On fair and efficient solutions for budget apportionment

This article deals with an apportionment problem involving n agents and a common budget B. Each agent submits some demands which are indivisible portions of the budget, and a central authority has to decide which demands to accept. The utility of an agent corresponds to the total amount of her accepted demands. In this context, it is desirable to be fair among the agents and efficient by not wasting the budget. An ideal solution would be to spend exactly B/n for every agent but this is rarely possible because of the indivisibility of the demands. Since combining fairness with efficiency is highly desirable but often impossible, we explore relaxed notions of fairness and efficiency, in order to determine if they go together. Our approach is also constructive because polynomial algorithms that build fair and efficient solutions are also given. The fairness criteria under consideration are the maximization of the minimum agent utility (max–min), proportionality, a customized notion of envy-freeness called jealousy-freeness, and the relaxations up to one or any demand of the previous two concepts. Efficiency in this work is either the maximization of the utilitarian social welfare or Pareto optimality. First we consider fairness and efficiency separately.
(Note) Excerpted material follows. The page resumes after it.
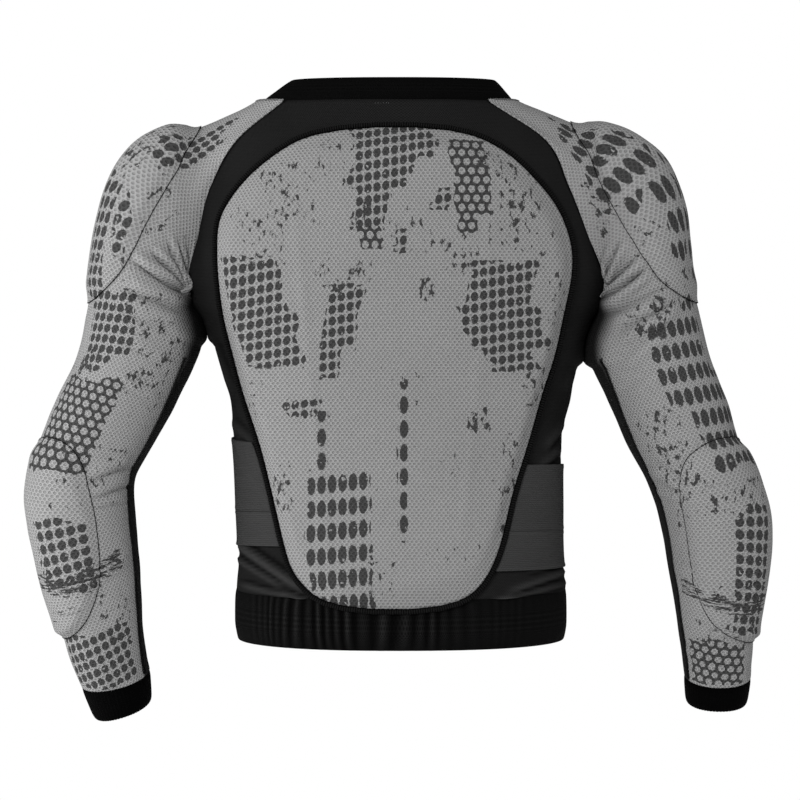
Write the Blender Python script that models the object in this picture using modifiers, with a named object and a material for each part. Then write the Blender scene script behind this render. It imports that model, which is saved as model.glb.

The existence and computation of solutions that are either fair or efficient are studied. A complete picture of the relations that connect the fairness and efficiency concepts is provided. Second, we determine when fairness and efficiency can be combined for every possible instance. We prove that Pareto optimality is compatible with two notions of fairness, namely max–min and proportionality up to any demand. In contrast, none of the fairness concepts under consideration can be paired with the maximization of utilitarian social welfare. Therefore, we finally conduct a thorough analysis of the price of fairness which bounds the loss of efficiency caused by imposing fairness or one of its relaxations.